EXERCISE GOAL:
Every record that follows should be printed verbatim.

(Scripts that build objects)
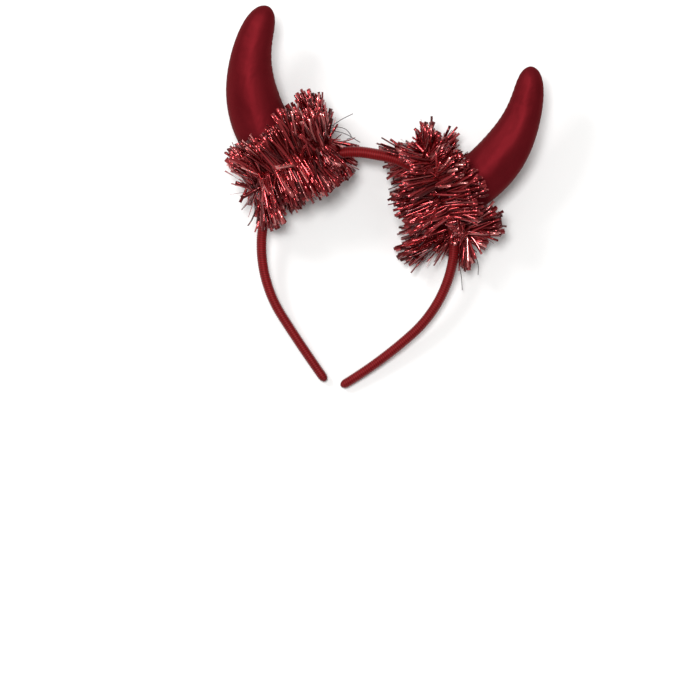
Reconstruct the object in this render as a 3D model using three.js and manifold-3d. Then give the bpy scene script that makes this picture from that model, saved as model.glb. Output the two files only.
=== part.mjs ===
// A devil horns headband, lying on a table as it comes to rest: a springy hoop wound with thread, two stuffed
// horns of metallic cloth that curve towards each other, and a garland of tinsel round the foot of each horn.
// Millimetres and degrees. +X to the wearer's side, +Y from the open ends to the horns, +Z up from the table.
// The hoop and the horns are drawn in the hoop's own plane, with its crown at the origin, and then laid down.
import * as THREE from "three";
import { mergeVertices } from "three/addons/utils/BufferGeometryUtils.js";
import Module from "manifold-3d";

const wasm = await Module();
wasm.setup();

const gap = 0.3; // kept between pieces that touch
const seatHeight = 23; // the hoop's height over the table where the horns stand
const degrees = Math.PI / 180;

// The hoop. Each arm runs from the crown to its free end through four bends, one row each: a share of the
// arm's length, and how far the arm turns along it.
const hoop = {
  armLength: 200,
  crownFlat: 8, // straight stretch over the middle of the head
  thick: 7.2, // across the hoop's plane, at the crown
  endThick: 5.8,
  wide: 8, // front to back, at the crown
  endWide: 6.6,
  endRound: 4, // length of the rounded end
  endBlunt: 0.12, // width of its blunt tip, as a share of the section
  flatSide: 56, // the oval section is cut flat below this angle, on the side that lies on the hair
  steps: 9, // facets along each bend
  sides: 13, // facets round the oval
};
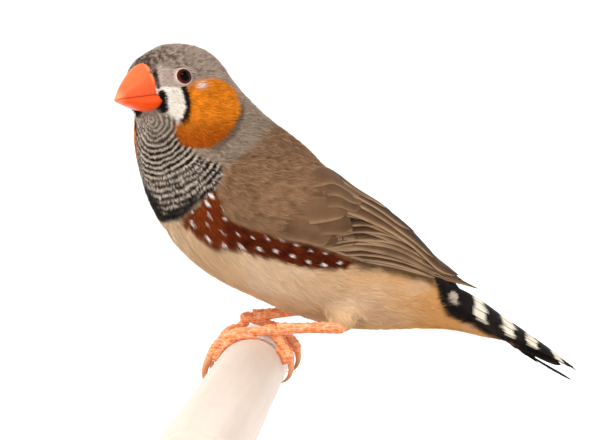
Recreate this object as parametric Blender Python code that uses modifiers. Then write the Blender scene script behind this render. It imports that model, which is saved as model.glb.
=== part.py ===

RESULT OF THIS TASK:
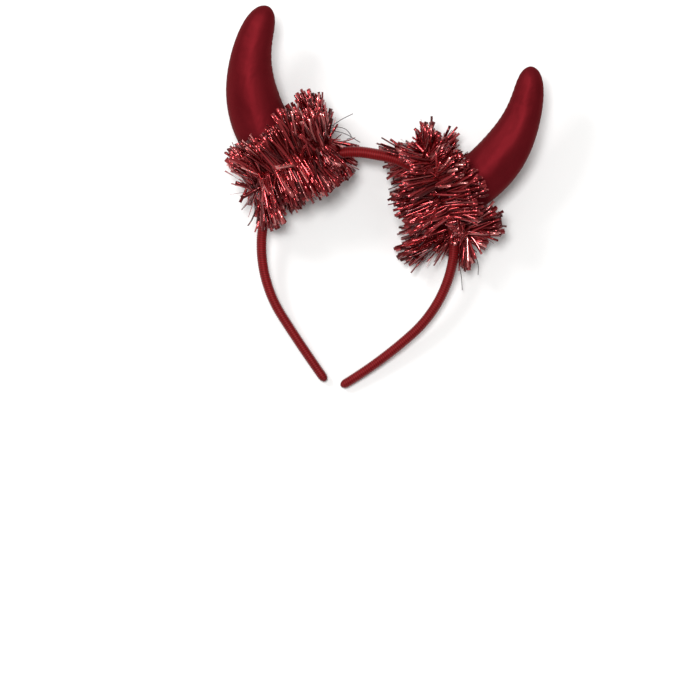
Reconstruct the object in this render as a 3D model using three.js and manifold-3d. Then give the bpy scene script that makes this picture from that model, saved as model.glb. Output the two files only.
=== part.mjs ===
// A devil horns headband, lying on a table as it comes to rest: a springy hoop wound with thread, two stuffed
// horns of metallic cloth that curve towards each other, and a garland of tinsel round the foot of each horn.
// Millimetres and degrees. +X to the wearer's side, +Y from the open ends to the horns, +Z up from the table.
// The hoop and the horns are drawn in the hoop's own plane, with its crown at the origin, and then laid down.
import * as THREE from "three";
import { mergeVertices } from "three/addons/utils/BufferGeometryUtils.js";
import Module from "manifold-3d";

const wasm = await Module();
wasm.setup();

const gap = 0.3; // kept between pieces that touch
const seatHeight = 23; // the hoop's height over the table where the horns stand
const degrees = Math.PI / 180;

// The hoop. Each arm runs from the crown to its free end through four bends, one row each: a share of the
// arm's length, and how far the arm turns along it.
const hoop = {
  armLength: 200,
  crownFlat: 8, // straight stretch over the middle of the head
  thick: 7.2, // across the hoop's plane, at the crown
  endThick: 5.8,
  wide: 8, // front to back, at the crown
  endWide: 6.6,
  endRound: 4, // length of the rounded end
  endBlunt: 0.12, // width of its blunt tip, as a share of the section
  flatSide: 56, // the oval section is cut flat below this angle, on the side that lies on the hair
  steps: 9, // facets along each bend
  sides: 13, // facets round the oval
};
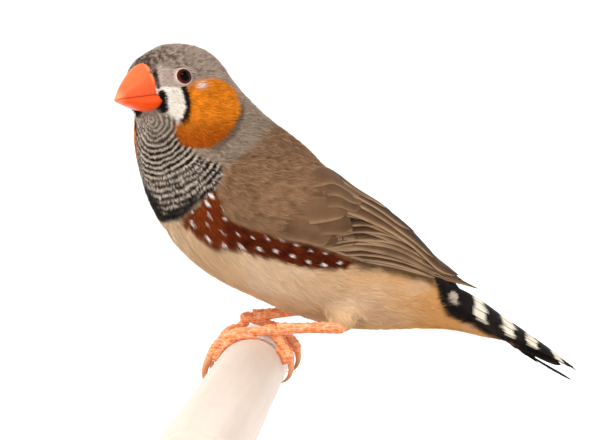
Recreate this object as parametric Blender Python code that uses modifiers. Then write the Blender scene script behind this render. It imports that model, which is saved as model.glb.
=== part.py ===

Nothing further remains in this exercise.